Again, since I had proven my coolness, I was invited to come along to Tiffany’s ultra-cool friend’s house. Jessica did pageants, but she had the kind of sense of humor that made you think she was doing them ironically, like a joke that only she was in on. She was tall, her hair was always pretty, and she had an endless supply of Roxy t-shirts that I silently coveted. I studied them and all the hair products I had no idea existed strewn across her room, as we cozied up on a floor pallet with snacks.
Flags were quickly raised that this was not a movie about cheerleading, but there were pom-poms, so I kept my mouth shut. Just to see. I could be wrong. Nobody else had said anything yet, and in my angst, I quietly hoped they’d want to watch the whole thing.
We did end up watching the whole thing, mostly because up until the end of the movie, I think we were all still expecting that it would eventually work out to be the farce on cheerleading that we rented. After all, I might not have been the cinema hound I am today, but I knew about parody and the low-budget looks of the box were on par with a poster for a Leslie Nielsen movie.

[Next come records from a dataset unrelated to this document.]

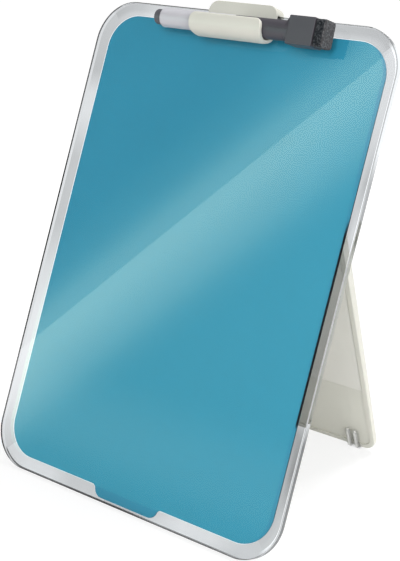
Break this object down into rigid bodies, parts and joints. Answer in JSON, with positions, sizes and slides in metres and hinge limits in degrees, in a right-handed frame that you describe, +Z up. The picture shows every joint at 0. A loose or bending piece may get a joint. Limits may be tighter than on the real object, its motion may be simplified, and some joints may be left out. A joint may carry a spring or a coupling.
{
  "type": "desktop glass whiteboard",
  "caption": "Clear-edged upright writing board with a blue A4 panel, a folding rear leg and a push-on pen holder with a capped marker that has a felt eraser.",
  "frame": {"origin": "on the table, under the middle of the whole object's box, with the leg open", "axes": "+Z up, +X across the board to the right as seen from its front, +Y from the front towards the leg"},
  "size_m": [0.2266, 0.171, 0.2962],
  "materials": {
    "clear_glass": "polished, with fine bevelled edges",
    "blue_panel": "smooth opaque sheet",
    "foam_tape": "fine foam",
    "cream_plastic": "satin moulded",
    "clear_silicone": "clear, slightly cloudy",
    "pin_steel": "ground",
    "pale_grey_plastic": "smooth moulded",
    "dark_grey_plastic": "satin moulded",
    "ink_fibre": "ink-soaked fibre",
    "eraser_felt": "pressed felt"
  },
  "bodies": {
    "board": {"glass_sheet": "clear_glass", "colour_panel": "blue_panel", "bonding_tape_left": "foam_tape", "bonding_tape_right": "foam_tape", "bonding_tape_bottom": "foam_tape", "bonding_tape_top": "foam_tape", "rear_cover": "cream_plastic", "front_foot": "clear_silicone"},
    "leg": {"leg_shell": "cream_plastic", "leg_liner": "cream_plastic", "leg_foot_left": "clear_silicone", "leg_foot_right": "clear_silicone", "hinge_pin": "pin_steel"},
    "holder": {"pen_holder": "cream_plastic"},
    "marker": {"marker_barrel": "pale_grey_plastic", "marker_tail_plug": "dark_grey_plastic", "ink_reservoir": "ink_fibre", "marker_nose": "dark_grey_plastic", "marker_nib": "ink_fibre"},
    "cap": {"cap_shell": "dark_grey_plastic", "eraser_felt": "eraser_felt"}
  },
  "joints": [
    {"name": "leg_fold", "type": "hinge", "parent": "board", "child": "leg", "pos_m": [0, 0.01585, 0.20322], "axis": [1, 0, 0], "range_deg": [-41.5, 0]},
    {"name": "holder_lift", "type": "slide", "parent": "board", "child": "holder", "axis": [0, 0.3939, 0.9191], "range_m": [0, 0.03]},
    {"name": "marker_lift", "type": "slide", "parent": "holder", "child": "marker", "axis": [0, 0.3939, 0.9191], "range_m": [0, 0.03]},
    {"name": "cap_pull", "type": "slide", "parent": "marker", "child": "cap", "axis": [1, 0, 0], "range_m": [0, 0.035]}
  ]
}
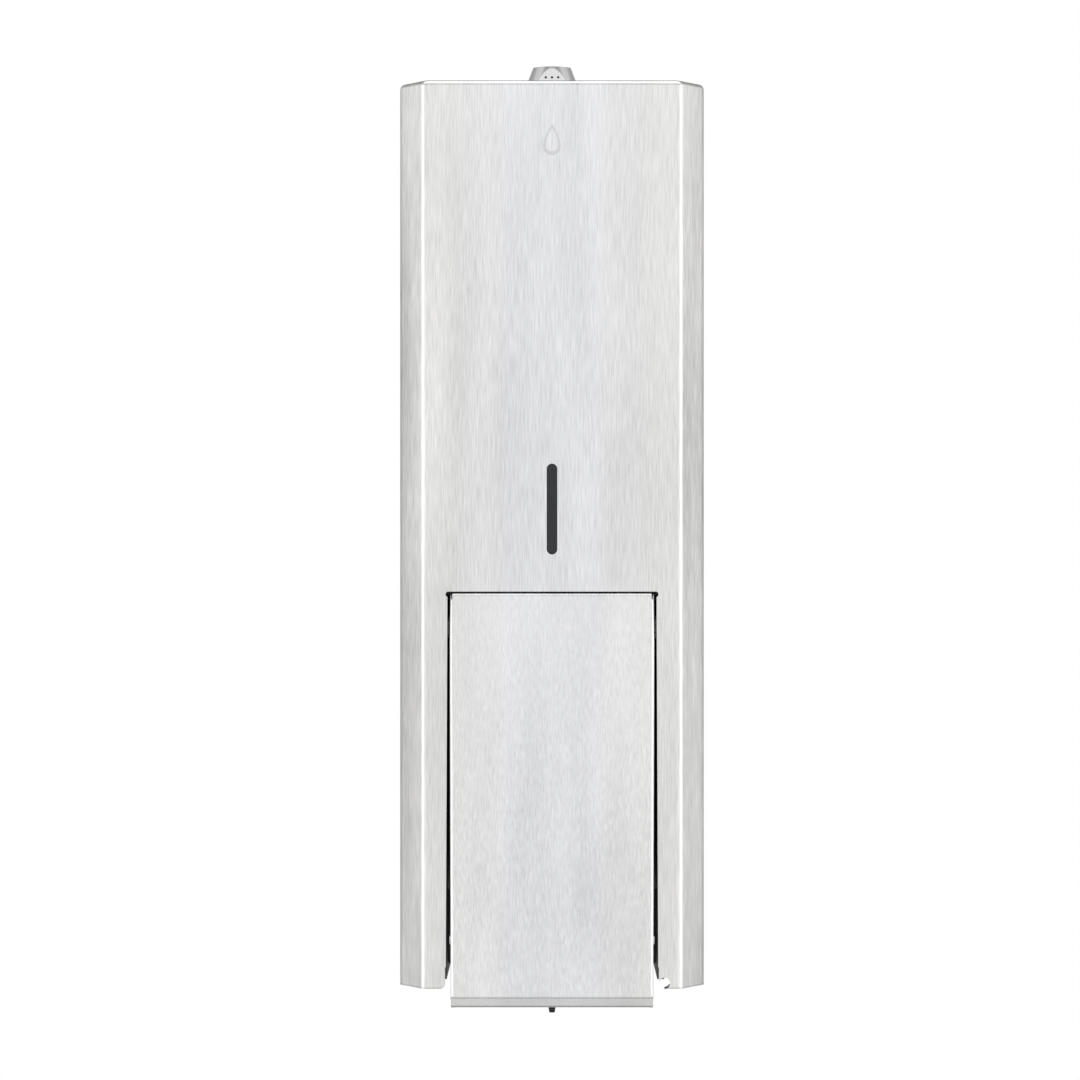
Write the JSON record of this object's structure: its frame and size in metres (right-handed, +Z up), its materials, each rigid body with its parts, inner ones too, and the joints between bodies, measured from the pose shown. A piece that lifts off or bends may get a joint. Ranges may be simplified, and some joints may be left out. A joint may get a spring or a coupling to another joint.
{
  "type": "wall mounted soap dispenser",
  "caption": "Tall wall mounted soap dispenser with a brushed steel cover, chamfered long sides, a key lock on top, a level slot and a wide push lever over the spout.",
  "frame": {"origin": "centre of the back plate's wall face, midway between the cover's top and bottom edges and its two sides", "axes": "+Z up, -Y towards the user, so the front faces -Y and the wall is the plane y = 0; +X to the right seen from the front"},
  "size_m": [0.11, 0.1296, 0.3476],
  "materials": {
    "brushed_cover": "vertical satin grain",
    "brushed_lever": "vertical satin grain",
    "chrome": "polished",
    "galvanised_steel": "zinc plated sheet",
    "zinc_fastener": "bright zinc",
    "spring_steel": "drawn",
    "stainless_pin": "turned",
    "black_housing": "fine grained",
    "container_plastic": "smoke grey, blown",
    "dark_lens": "polished, smoke",
    "white_plastic": "machined acetal",
    "grey_plastic": "moulded",
    "black_rubber": "matt",
    "pale_rubber": "matt",
    "brass": "turned"
  },
  "bodies": {
    "wall_unit": {"back_plate": "galvanised_steel", "hinge_pins": "stainless_pin", "catch_clips": "spring_steel", "clip_rivets": "zinc_fastener", "lock_striker": "galvanised_steel", "striker_rivets": "zinc_fastener", "container": "container_plastic", "container_well": "container_plastic", "container_lid": "container_plastic", "container_gasket": "black_rubber", "lever_carrier": "black_housing", "carrier_screws": "zinc_fastener", "bumper_pads": "black_rubber", "lever_axle": "stainless_pin", "axle_clips": "spring_steel", "pump_body": "white_plastic", "pump_screws": "zinc_fastener", "inlet_seat": "grey_plastic", "gland_nut": "grey_plastic", "gland_o_ring": "black_rubber", "spout_tube": "stainless_pin", "spout_nut": "brass", "spout_tip": "black_rubber"},
    "cover": {"cover_shell": "brushed_cover", "window_lens": "dark_lens", "window_retainer": "galvanised_steel", "window_studs": "zinc_fastener", "stud_nuts": "zinc_fastener", "lock_housing": "chrome", "lock_washer": "spring_steel", "lock_nut": "zinc_fastener"},
    "lock": {"lock_plug": "chrome", "lock_cam": "zinc_fastener", "cam_screw": "zinc_fastener"},
    "lever": {"lever_plate": "brushed_lever", "lever_bushes": "white_plastic", "cross_pin": "stainless_pin", "pin_clips": "spring_steel"},
    "roller": {"pusher_roller": "white_plastic"},
    "plunger": {"plunger_head": "grey_plastic", "plunger_rod": "stainless_pin", "piston_seal": "black_rubber", "return_spring": "spring_steel"},
    "seal": {"cap_seal": "pale_rubber"},
    "cap": {"filler_cap": "grey_plastic"},
    "ball": {"inlet_ball": "stainless_pin"}
  },
  "joints": [
    {"name": "cover_hinge", "type": "hinge", "parent": "wall_unit", "child": "cover", "pos_m": [0, -0.011, -0.153], "axis": [1, 0, 0], "range_deg": [0, 80]},
    {"name": "lock_turn", "type": "hinge", "parent": "cover", "child": "lock", "pos_m": [0, -0.056, 0.163], "axis": [0, 0, -1], "range_deg": [0, 90]},
    {"name": "lever_hinge", "type": "hinge", "parent": "wall_unit", "child": "lever", "pos_m": [0, -0.098, -0.0335], "axis": [1, 0, 0], "range_deg": [0, 7.5]},
    {"name": "roller_spin", "type": "hinge", "parent": "lever", "child": "roller", "pos_m": [0, -0.11773, -0.14493], "axis": [1, 0, 0], "continuous": true},
    {"name": "plunger_slide", "type": "slide", "parent": "wall_unit", "child": "plunger", "axis": [0, 1, 0], "range_m": [0, 0.0149], "stiffness_N_per_m": 600, "springref_m": -0.012, "deforming": ["return_spring"]},
    {"name": "cap_rise", "type": "slide", "parent": "wall_unit", "child": "seal", "axis": [0, 0, 1], "range_m": [0, 0.0061]},
    {"name": "cap_turn", "type": "hinge", "parent": "seal", "child": "cap", "pos_m": [0, -0.05, 0.12], "axis": [0, 0, 1], "range_deg": [0, 270]},
    {"name": "ball_lift", "type": "slide", "parent": "wall_unit", "child": "ball", "axis": [0, 0, 1], "range_m": [0, 0.0012]}
  ],
  "couplings": [
    {"joint": "plunger_slide", "follows": "lever_hinge", "m_per_rad": 0.1124},
    {"joint": "cap_rise", "follows": "cap_turn", "m_per_rad": 0.0012732}
  ]
}
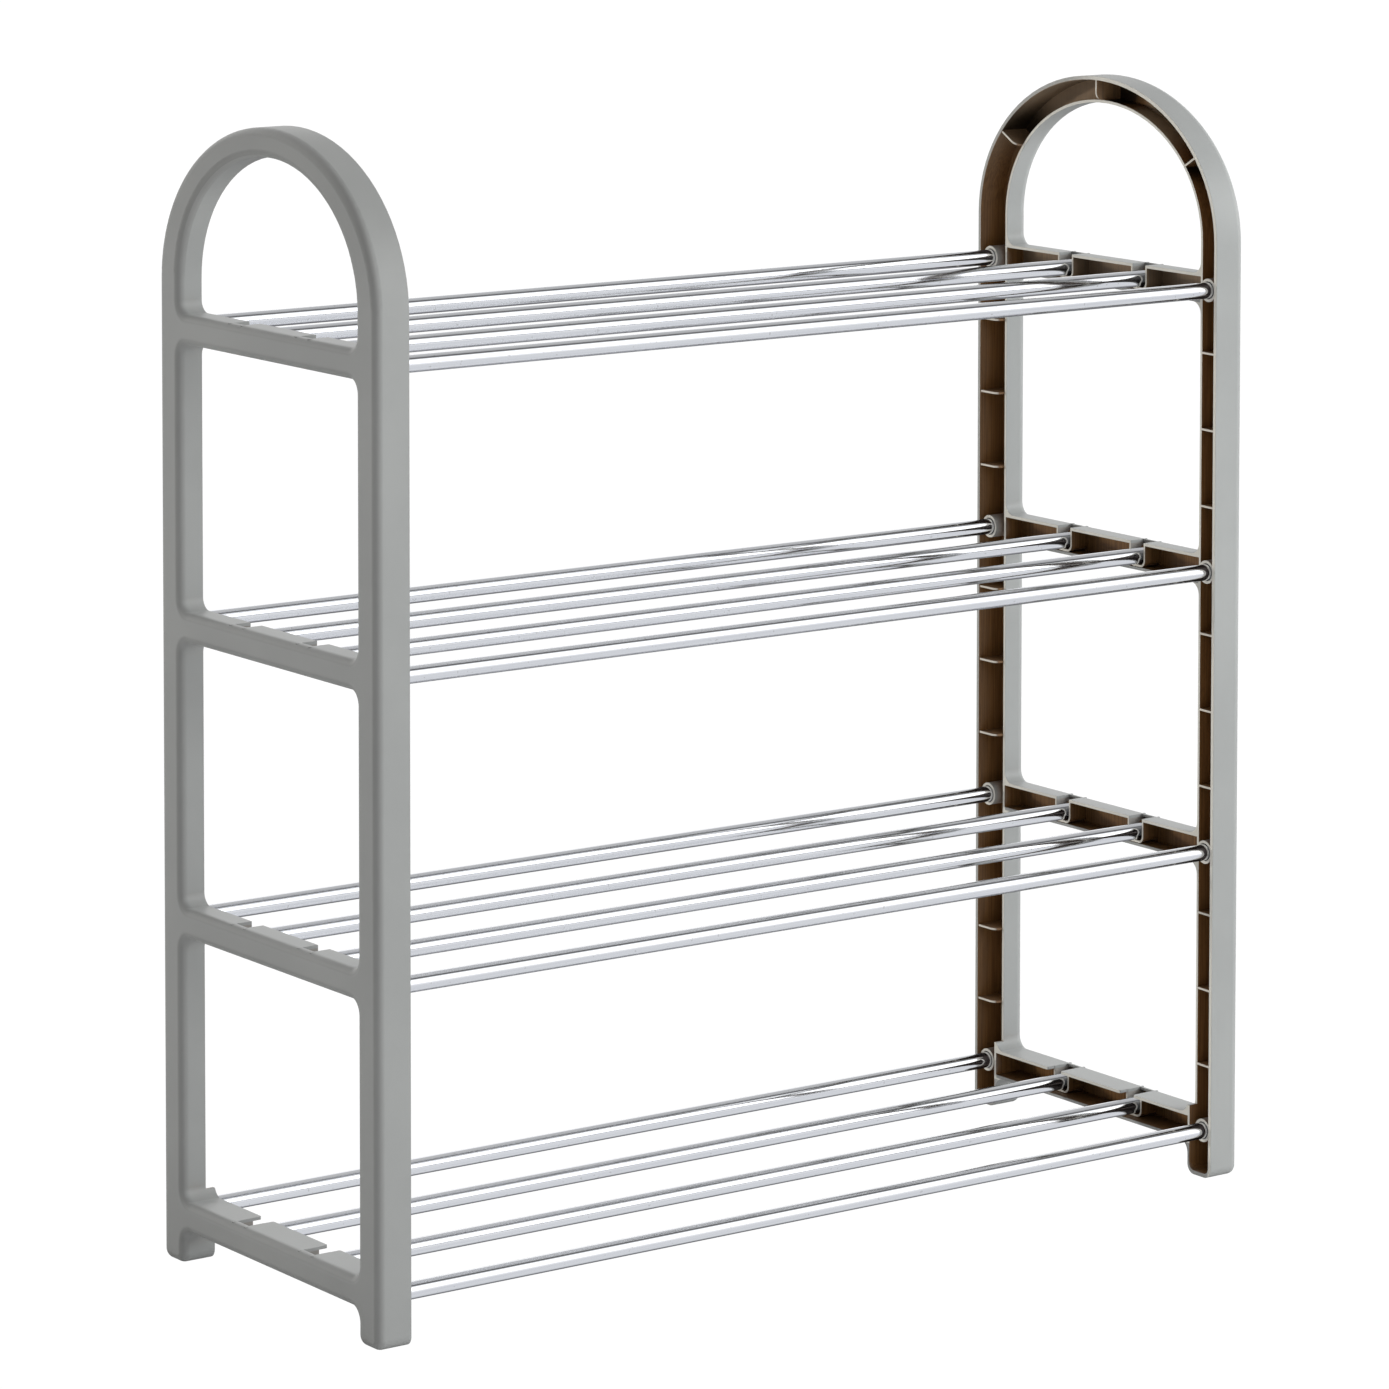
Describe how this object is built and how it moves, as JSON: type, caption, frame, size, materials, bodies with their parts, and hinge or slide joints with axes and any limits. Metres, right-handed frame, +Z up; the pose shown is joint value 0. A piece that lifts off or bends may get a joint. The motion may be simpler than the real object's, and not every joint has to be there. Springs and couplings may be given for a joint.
{
  "type": "tiered shoe rack",
  "caption": "Free-standing open shoe rack: two arched moulded side frames joined by tiers of horizontal chromed tubes.",
  "frame": {"origin": "on the floor plane under the middle of the rack, where the bounding box's bottom face is centred", "axes": "+Z up, +X along the tubes from the left side frame to the right one, -Y towards the front of the rack"},
  "size_m": [0.6264, 0.236, 0.6745],
  "materials": {
    "side_frames": "moulded warm grey plastic, satin",
    "tubes": "bright chromed steel tube"
  },
  "bodies": {
    "root": {"side_frame_left": "side_frames", "side_frame_right": "side_frames", "tier_1_tube_back": "tubes", "tier_1_tube_mid_back": "tubes", "tier_1_tube_mid_front": "tubes", "tier_1_tube_front": "tubes", "tier_2_tube_back": "tubes", "tier_2_tube_mid_back": "tubes", "tier_2_tube_mid_front": "tubes", "tier_2_tube_front": "tubes", "tier_3_tube_back": "tubes", "tier_3_tube_mid_back": "tubes", "tier_3_tube_mid_front": "tubes", "tier_3_tube_front": "tubes", "tier_4_tube_back": "tubes", "tier_4_tube_mid_back": "tubes", "tier_4_tube_mid_front": "tubes", "tier_4_tube_front": "tubes"}
  },
  "joints": []
}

The longer I waited for the movie to be more relatable for my cousin the cheerleader, the more it struck me that this movie was a kind I had never seen before. I had seen Rocky Horror Picture Show a million times with my mom, but that was blatant, flagrant queerness. This movie was speaking some new language, and even though I was missing a few words, it was a language made for me. The entire duration of the film evoked that weird feeling that was a bit like watching a sex scene with your parents, and we passed through the real moments that made us feel awkward by acknowledging the other movies we had seen these actors in.
“Holy shit, it’s Rufio! What’s that guy been up to?!”
“Is that Stokely from The Faculty?!”
“Oh, it’s the chick who dances with the vibrator in Slums of Beverly Hills!”
“Yeah, she’s the friend in American Pie too!”
I concealed my interest during the actual sex scene, but if there had been any doubt in my mind before I watched that very thoughtfully directed moment between two women, I knew I was gay then and there. I also wondered if my mom paid very close attention to our Blockbuster rental history.
I remember the first time I secretly studied it alone in my room. Not a euphemism. I wanted to understand the color coding but was so nauseated by all the blue and pink. I was equally repulsed at the pukey browns in the parents’ house, but I mainly took issue with the queer characters being stuck in these institutionalized style uniforms of what I felt were baby shower colors. It wasn’t until many years later that I got to talk to other queer people and unpack Dir. Babbit’s commentary on gender roles being artificially grown in a heteronormative laboratory.
Conversion therapy was back in the news a few months ago, for good reasons. If you haven’t heard, 370 religious officials signed a declaration to ban conversion therapy. In my mind, it’s unconscionable that anyone would still support such a crazy idea. I’m friends with deeply religious people, but I can’t imagine that they’d look at me and think there was any “going back” or some different life for me. Then again, I don’t know what they say when I’m not queerly taking up space in a room.
On the 20th anniversary of this excellent piece of film, I celebrate But I’m a Cheerleader, not only as my root and an instant classic in queer camp, but as something that made me begin to analyze everything I watched and listen out for the languages of the oppressed. After all, those are the tools I have now to truly own the space in the room.
Thanks for coming to my super gay Ted Talk.